Abstract

Online marketplaces often witness opinion spam in the form of reviews. People are often hired to target specific brands for promoting or impeding them by writing highly positive or negative reviews. This often is done collectively in groups. Although some previous studies attempted to identify and analyze such opinion spam groups, little has been explored to spot those groups who target a brand as a whole, instead of just products. In this article, we collected the reviews from the Amazon product review site and manually labeled a set of 923 candidate reviewer groups. The groups are extracted using frequent itemset mining over brand similarities such that users are clustered together if they have mutually reviewed (products of) a lot of brands.
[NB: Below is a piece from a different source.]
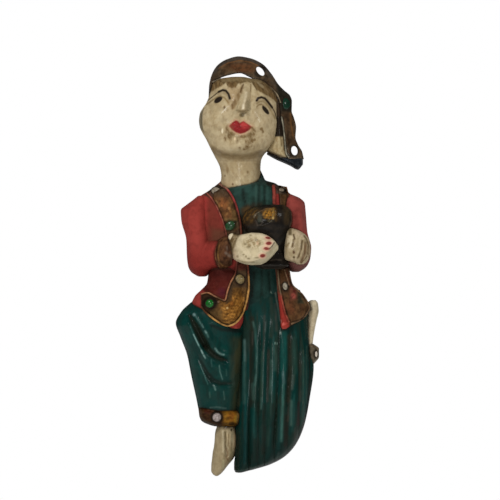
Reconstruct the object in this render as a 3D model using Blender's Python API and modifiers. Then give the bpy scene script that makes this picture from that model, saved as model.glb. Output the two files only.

We hypothesize that the nature of the reviewer groups is dependent on eight features specific to a ( group, brand ) pair. We develop a feature-based supervised model to classify candidate groups as extremist entities. We run multiple classifiers for the task of classifying a group based on the reviews written by the users of that group to determine whether the group shows signs of extremity. A three-layer perceptron-based classifier turns out to be the best classifier. We further study behaviors of such groups in detail to understand the dynamics of brand-level opinion fraud better. These behaviors include consistency in ratings, review sentiment, verified purchase, review dates, and helpful votes received on reviews. Surprisingly, we observe that there are a lot of verified reviewers showing extreme sentiment, which, on further investigation, leads to ways to circumvent the existing mechanisms in place to prevent unofficial incentives on Amazon.